Advocating for Peer Counseling Programs at Universities

Spring 2022

Student Section
Print Friendly, PDF & Email

Sarah M. Schenk

AUGUST OF 2020, I ARRIVED IN NEW YORK CITY to begin my studies toward an MA in Clinical Psychology. I had calibrated my expectations toward a different university experience, one in which the COVID-19 pandemic prevented in-person classes, social gatherings, and greatly restricted access to campus life. The isolation and the difficulties associated with the unprecedented circumstances have led to an increase in mental health problems among the student population. Before March 2020, the exacerbation of university counseling and psychological resources by the growing mental health struggles within university student populations had become a well-known reality. The pandemic has only amplified this treatment gap. My experiences at Durham University in the UK as a trained peer supporter have been incredibly meaningful to me and to others, and present an under-utilized, non-pathologizing, accessible resource for university students in the USA.
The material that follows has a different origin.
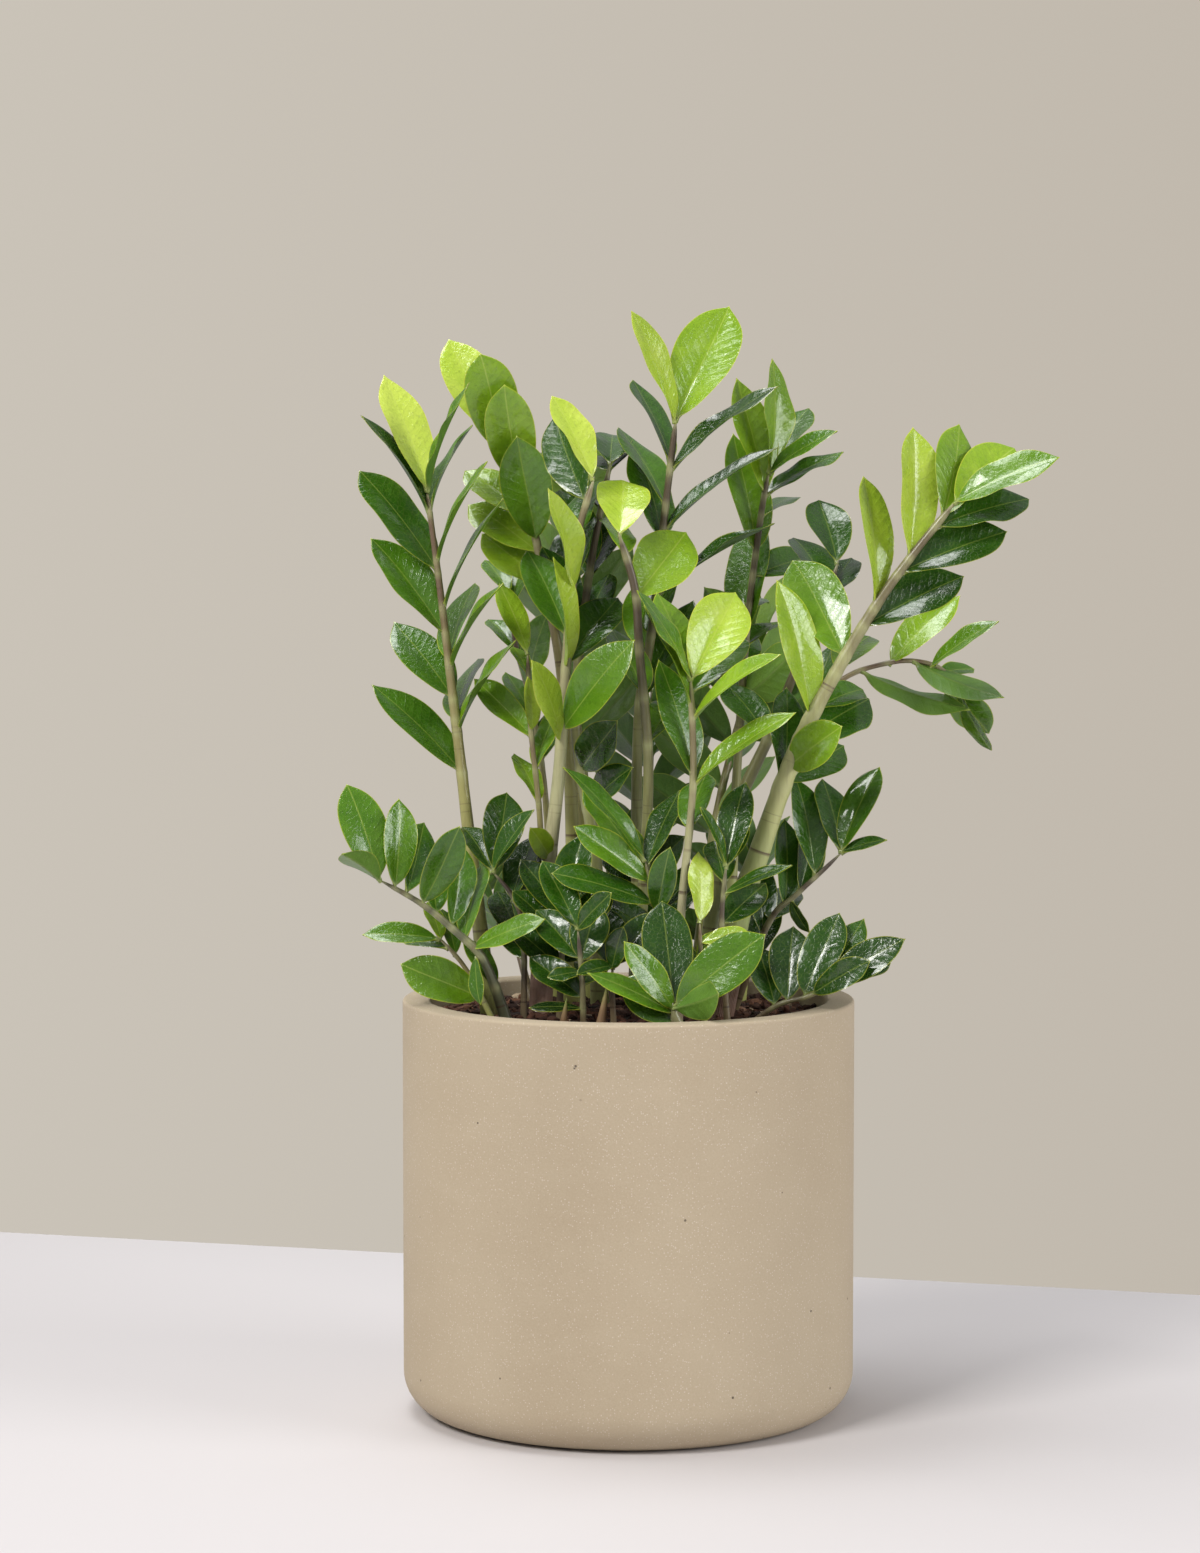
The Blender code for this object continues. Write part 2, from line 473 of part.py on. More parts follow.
def lengths_along(points):
    """Return each point's distance from the first along the route."""
    sums = [0.0]
    for start, end in zip(points, points[1:]):
        sums.append(sums[-1] + (end - start).length)
    return sums


def point_along(points, distance):
    """Return the point at a distance along a route."""
    sums = lengths_along(points)
    for i in range(len(points) - 1):
        if distance <= sums[i + 1]:
            share = (distance - sums[i]) / (sums[i + 1] - sums[i])
            return points[i].lerp(points[i + 1], share)
    return points[-1].copy()


class Stalk:
    """The route and thickness of one frond's stalk, from the soil line up."""

    def __init__(self, frond, sway):
        foot = Vector((frond.route[0][0], frond.route[0][1], 0.0)) * MM
        shift = foot * (soil_radius() / SET_OUT_RADIUS - 1)
        knots = []
        for x, y, z in frond.route:
            height = (z * MM - SET_OUT_LEVEL) * STALK_STRETCH
            swayed = sway * MM * min(1.0, height / 0.1)
            knots.append(Vector((x * MM, y * MM + swayed, height + soil_level())) + shift)
        fine = smooth_route(knots)
        self.length = lengths_along(fine)[-1]
        count = max(3, round(self.length / STALK_RING_PITCH))
        self.rings = [point_along(fine, self.length * i / count) for i in range(count + 1)]
        self.length = lengths_along(self.rings)[-1]
        self.thick, self.thin = frond.thick * MM, frond.thin * MM
        self.foot = self.rings[0] - Vector((0.0, 0.0, STALK_BURIED))

    def radius(self, distance):
        """Return the stalk's radius at a distance above the soil line."""
        left = 1 - max(0.0, min(1.0, distance / self.length))
        return self.thin + (self.thick - self.thin) * left ** TAPER_POWER

    def joint(self, share):
        """Return the point on the stalk's axis where a leaflet starts."""
        furthest = self.length - TIP_SETBACK - TIP_SPREAD * (1 - share)
        return point_along(self.rings, min(share * self.length, furthest))

    def mesh(self, name, collection, grow=0.0):
        """Return the whole stalk as a closed tube, grown on every side if asked."""
        points = [self.foot - Vector((0.0, 0.0, grow))] + self.rings
        radii = [self.radius(0) + grow]
        radii += [self.radius(distance) + grow for distance in lengths_along(self.rings)]
        return tube_mesh(name, points, radii, collection)

    def sleeve(self, name, sunk, height, grow, collection):
        """Return a tube around the stalk's lower part, grown over the stalk's own radius."""
        sums = lengths_along(self.rings)
        distances = [0.0] + [d for d in sums[1:] if d < height - 0.004] + [height]
        points = [self.rings[0] - Vector((0.0, 0.0, sunk))]
        points += [point_along(self.rings, distance) for distance in distances]
        radii = [self.radius(0) + grow] + [self.radius(distance) + grow for distance in distances]
        return tube_mesh(name, points, radii, collection)


def soil_level():
    """Return the height of the potting mix at the planter's wall."""
    return POT_HEIGHT - SOIL_BELOW_RIM


def soil_radius():
    """Return the inner radius of the planter."""
    return POT_DIAMETER / 2 - POT_WALL


def make_pot(nodes, helpers):
    """The planter: a straight round tub with a thick lip, a rounded foot and drain holes."""
    outer, inner = POT_DIAMETER / 2, soil_radius()
    lip = POT_LIP_ROUND
    profile = [(0.0, POT_FLOOR), (inner, POT_FLOOR)]
    profile += arc((inner + lip, POT_HEIGHT - lip), lip, 180, 90, 2)
    profile += arc((outer - lip, POT_HEIGHT - lip), lip, 90, 0, 2)
    profile += arc((outer - POT_FOOT_ROUND, POT_FOOT_ROUND), POT_FOOT_ROUND, 0, -90)
    profile += [(0.0, 0.0)]
    body = turned_mesh("pot", profile, POT_STEPS, helpers)
    drains = []
    for number in range(DRAIN_COUNT):
        angle = 2 * math.pi * (number + 0.25) / DRAIN_COUNT
        bpy.ops.mesh.primitive_cylinder_add(vertices=16, radius=DRAIN_BORE / 2, depth=3 * POT_FLOOR)
        drill = bpy.context.active_object
        drill.location = (DRAIN_CIRCLE / 2 * math.cos(angle), DRAIN_CIRCLE / 2 * math.sin(angle),
                          POT_FLOOR / 2)
        drains.append(evaluated_mesh(drill))
        bpy.data.objects.remove(drill, do_unlink=True)
    return place("pot", combine("pot", body, drains, 'DIFFERENCE', helpers), nodes, STONE)


def make_soil(sockets, nodes, helpers):
    """The potting mix: it fills the planter and has a blind socket for each stalk and shoot."""
    radius = soil_radius() - GAP
    profile = []
    for ring in range(SOIL_RINGS + 1):
        share = ring / SOIL_RINGS
        profile.append((radius * share, soil_level() + SOIL_CROWN * (1 - share ** 2)))
    profile += [(radius, POT_FLOOR + GAP), (0.0, POT_FLOOR + GAP)]
    body = turned_mesh("potting_mix", profile, POT_STEPS, helpers)
    return place("potting_mix", combine("potting_mix", body, sockets, 'DIFFERENCE', helpers), nodes, SOIL)


def shoot_mesh(shoot, grow, helpers):
    """A new frond still rolled up: a short spike from a sunk foot to a point."""
    x, y = shoot.foot
    shift = Vector((x, y, 0.0)) * MM * (soil_radius() / SET_OUT_RADIUS - 1)
    foot = Vector((x * MM, y * MM, soil_level())) + shift
    tip = Vector((shoot.tip[0], shoot.tip[1], 0.0)) * MM + shift
    tip.z = soil_level() + (shoot.tip[2] * MM - SET_OUT_LEVEL) * STALK_STRETCH
    points, radii = [foot - Vector((0.0, 0.0, SHOOT_SUNK + grow))], [shoot.radius * MM + grow]
    for ring in range(SHOOT_RINGS + 1):
        share = ring / SHOOT_RINGS
        points.append(foot.lerp(tip, share))
        radii.append(shoot.radius * MM * (1.06 - share ** 1.6) + grow)
    return tube_mesh(shoot.name, points, radii, helpers)


class Garden:
    """What stands where, and whether a new piece would touch it."""

    def __init__(self):
        self.things = []

    def add(self, owner, tree, centre, reach):
        """Note a piece that stands, by its frond's name."""
        self.things.append((owner, tree, centre, reach))

    def is_free(self, tree, centre, reach, skipped=None):
        """Say whether a tree clears every piece except those of one owner."""
        for owner, other, other_centre, other_reach in self.things:
            if owner == skipped or (centre - other_centre).length > reach + other_reach:
                continue
            if tree.overlap(other):
                return False
        return True


def mesh_reach(points):
    """Return the middle of some points and how far they reach from it."""
    low = Vector(min(p[i] for p in points) for i in range(3))
    high = Vector(max(p[i] for p in points) for i in range(3))
    return (low + high) / 2, (high - low).length / 2


def stand(garden, owner, mesh):
    """Add a whole mesh to the garden."""
    points = [v.co.copy() for v in mesh.vertices]
    garden.add(owner, tree_of(mesh), *mesh_reach(points))


def poses(leaf):
    """Yield a leaflet as its row has it, and then ever further from that."""
    for size in SEARCH_SIZES:
        length, width = leaf.length * size * LEAF_SIZE, leaf.width * size * LEAF_SIZE
        yield leaf._replace(length=length, width=width)
        for ring in SEARCH_RINGS:
            for step in range(SEARCH_DIRECTIONS):
                angle = 2 * math.pi * step / SEARCH_DIRECTIONS
                yield leaf._replace(swing=leaf.swing + ring * math.sin(angle),
                                    out=leaf.out - ring * math.cos(angle), length=length, width=width)


class LeafShapes:
    """The ball that leaflets are made from, and a finer one that free places are tested with."""

    def __init__(self):
        self.plain = ball(BALL_RINGS)
        self.plain_places = ball_places(self.plain)
        self.fine = ball(TEST_RINGS)
        self.fine_places = ball_places(self.fine)
        self.plain_faces = [tuple(p.vertices) for p in self.plain.polygons]
        self.fine_faces = [tuple(p.vertices) for p in self.fine.polygons]

    def trees(self, base, leaf, facing, start=0.0, grow=0.0):
        """Return the search trees of both shapes of a leaflet, with their middle and reach."""
        plain = leaf_points(base, leaf, facing, self.plain_places, start, grow)
        fine = leaf_points(base, leaf, facing, self.fine_places, start, grow)
        middle, reach = mesh_reach(plain)
        return (BVHTree.FromPolygons(plain, self.plain_faces),
                BVHTree.FromPolygons(fine, self.fine_faces), middle, reach)


def find_pose(shapes, garden, own, frond, stalk, leaf):
    """Return the first pose of a leaflet that touches nothing, or None."""
    base = stalk.joint(leaf.at)
    for pose in poses(leaf):
        plain, fine, middle, reach = shapes.trees(base, pose, frond.facing, grow=LEAF_CLEARANCE)
        if not garden.is_free(plain, middle, reach, frond.name):
            continue
        if not garden.is_free(fine, middle, reach, frond.name):
            continue
        outer, outer_fine, middle, reach = shapes.trees(base, pose, frond.facing, JOINT_SHARE)
        if own.is_free(outer, middle, reach) and own.is_free(outer_fine, middle, reach):
            return pose
    return None


def leaf_mesh(shapes, base, leaf, facing):
    """Return a leaflet as a closed mesh: the ball, drawn out along the leaflet."""
    mesh = shapes.plain.copy()
    for vertex, point in zip(mesh.vertices, leaf_points(base, leaf, facing, shapes.plain_places)):
        vertex.co = point
    return mesh


def find_stalks(garden, helpers):
    """Set out every stalk, each swayed only if it would touch one that stands already."""
    stalks = {}
    for frond in FRONDS:
        for sway in STALK_SWAYS:
            stalk = Stalk(frond, sway)
            tube = stalk.mesh(frond.name, helpers, 2 * GAP)
            if garden.is_free(tree_of(tube), *mesh_reach([v.co for v in tube.vertices])):
                break
        stalks[frond.name] = stalk
        stand(garden, frond.name, stalk.mesh(frond.name, helpers))
    return stalks


def make_sheath(frond, stalk, nodes, helpers):
    """A dry brown sheath around the foot of a thick stalk."""
    height = frond.sheath * MM
    outer = stalk.sleeve(frond.name, SHEATH_SUNK, height, GAP + SHEATH_WALL, helpers)
    hollow = stalk.sleeve(frond.name, SHEATH_SUNK + SHEATH_OVERRUN, height + SHEATH_OVERRUN, GAP, helpers)
    name = frond.name.replace("frond", "sheath")
    return place(name, combine(name, outer, [hollow], 'DIFFERENCE', helpers), nodes, PAPER_SHEATH)


def make_frond(frond, stalk, shapes, garden, nodes, helpers):
    """One frond: the stalk and its leaflets, fused into one solid."""
    own = Garden()
    stand(own, frond.name, stalk.mesh(frond.name, helpers))
    leaflets = []
    for row in frond.leaves:
        leaf = find_pose(shapes, garden, own, frond, stalk, Leaf(*row))
        if leaf is None:
            continue
        base = stalk.joint(leaf.at)
        leaflets.append(leaf_mesh(shapes, base, leaf, frond.facing))
        plain, fine, middle, reach = shapes.trees(base, leaf, frond.facing)
        garden.add(frond.name, plain, middle, reach)
        garden.add(frond.name, fine, middle, reach)
        outer, outer_fine, middle, reach = shapes.trees(base, leaf, frond.facing, JOINT_SHARE)
        own.add(frond.name, outer, middle, reach)
        own.add(frond.name, outer_fine, middle, reach)
    body = combine(frond.name, stalk.mesh(frond.name, helpers), leaflets, 'UNION', helpers)
    return place(frond.name, body, nodes, frond.skin)


def main():
    clear_scene()
    nodes = make_collection("potted_zz_plant")
    helpers = make_collection("helpers")
    pot = make_pot(nodes, helpers)
    garden = Garden()
    stand(garden, "pot", pot.data)
    for shoot in SHOOTS:
        spike = place(shoot.name, shoot_mesh(shoot, 0.0, helpers), nodes, SHOOT_SKIN)
        stand(garden, shoot.name, spike.data)
    stalks = find_stalks(garden, helpers)
    sockets = [shoot_mesh(shoot, GAP, helpers) for shoot in SHOOTS]
    sockets += [stalks[frond.name].mesh(frond.name, helpers, GAP) for frond in FRONDS]
    for frond in FRONDS:
        if frond.sheath:
            sheath = make_sheath(frond, stalks[frond.name], nodes, helpers)
            stand(garden, sheath.name, sheath.data)
            sockets.append(stalks[frond.name].sleeve(sheath.name, SHEATH_SUNK + GAP, frond.sheath * MM,
                                                     2 * GAP + SHEATH_WALL, helpers))
    soil = make_soil(sockets, nodes, helpers)
    stand(garden, "potting_mix", soil.data)
    shapes = LeafShapes()
    for frond in FRONDS:
        make_frond(frond, stalks[frond.name], shapes, garden, nodes, helpers)
    bpy.data.collections.remove(helpers)


main()
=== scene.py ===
"""The looks of a ZZ plant in a cast-stone planter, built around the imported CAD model.

Every frond, the planter, the potting mix, the sheaths and the shoots get a finer mesh than their
CAD node, in the same place. The setting-out table is the CAD model's own; each leaflet stands in
the one of its possible poses that the CAD mesh shows. Lengths in the table are in millimetres.
"""

import json
import math
from collections import namedtuple

import bmesh
import bpy
import numpy as np
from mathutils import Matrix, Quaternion, Vector
from mathutils.kdtree import KDTree

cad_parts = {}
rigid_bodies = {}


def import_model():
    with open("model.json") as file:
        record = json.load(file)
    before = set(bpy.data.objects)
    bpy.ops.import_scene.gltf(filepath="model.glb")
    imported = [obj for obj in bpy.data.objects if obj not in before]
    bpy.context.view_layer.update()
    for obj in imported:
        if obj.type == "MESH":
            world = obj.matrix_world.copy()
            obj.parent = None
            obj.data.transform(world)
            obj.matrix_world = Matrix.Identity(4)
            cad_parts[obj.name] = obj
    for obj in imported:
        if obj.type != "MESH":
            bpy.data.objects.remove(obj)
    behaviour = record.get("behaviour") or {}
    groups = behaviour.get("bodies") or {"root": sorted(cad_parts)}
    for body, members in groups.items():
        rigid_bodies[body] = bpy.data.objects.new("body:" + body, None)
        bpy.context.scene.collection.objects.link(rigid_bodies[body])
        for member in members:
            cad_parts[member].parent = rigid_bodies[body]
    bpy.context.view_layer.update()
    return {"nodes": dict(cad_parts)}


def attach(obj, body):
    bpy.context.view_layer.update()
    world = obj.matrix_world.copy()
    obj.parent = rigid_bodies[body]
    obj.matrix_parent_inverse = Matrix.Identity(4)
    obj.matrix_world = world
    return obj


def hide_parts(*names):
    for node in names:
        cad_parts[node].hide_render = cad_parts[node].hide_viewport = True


MM = 0.001
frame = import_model()

Leaf = namedtuple("Leaf", "at swing out length width turn")
Frond = namedtuple("Frond", "name skin thick thin route leaves facing sheath", defaults=(0, 0))
Shoot = namedtuple("Shoot", "name radius foot tip")


def paired_leaves(pairs, lowest, length, width, splay, lean):
    """Rows for a regular frond: pairs of leaflets up to a last one at the stalk's end."""
    rows = [(1.0, 4, -lean, 0.92 * length, 0.9 * width, 10)]
    for pair in range(pairs):
        share = pair / max(1, pairs - 1)
        at = 0.97 - (0.97 - lowest) * share
        size = 0.86 + 0.14 * math.sin(math.pi * (0.25 + 0.6 * share))
        tilt = splay * (0.62 + 0.38 * share)
        for side in (-1, 1):
            stagger = 0.0 if side < 0 else -0.035
            rows.append((at + stagger, side * tilt, -lean + 10 * side, size * length, width, -40 * side))
    return tuple(rows)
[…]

Under Durham University’s collegiate system, students are allocated to different colleges irrespective of their Majors. Their college, like St. Aidan’s College, St. Chad’s College, or John Snow College, acts as the communities they are housed in for the duration of their studies. The undergraduate student body within each college forms the Junior Common Room (JCR), with some undergraduates assuming roles of responsibility across a JCR’s various committees, including the Welfare Committee. Welfare officers (from here on referred to as peer supporters) are non-professionals trained in active listening skills who hold daily contact hours. During these in-person hours, students can talk to peer supporters about anything and everything – from roommate quarrels to experiences of suicidal ideation – in a confidential, non-directive, non-judgmental environment. Peer supporters do not aim to treat symptoms or crises – in other words, to replace a therapist’s role. Rather, to be visible and accessible points of needed community support within the space between everyday life and a therapist’s room.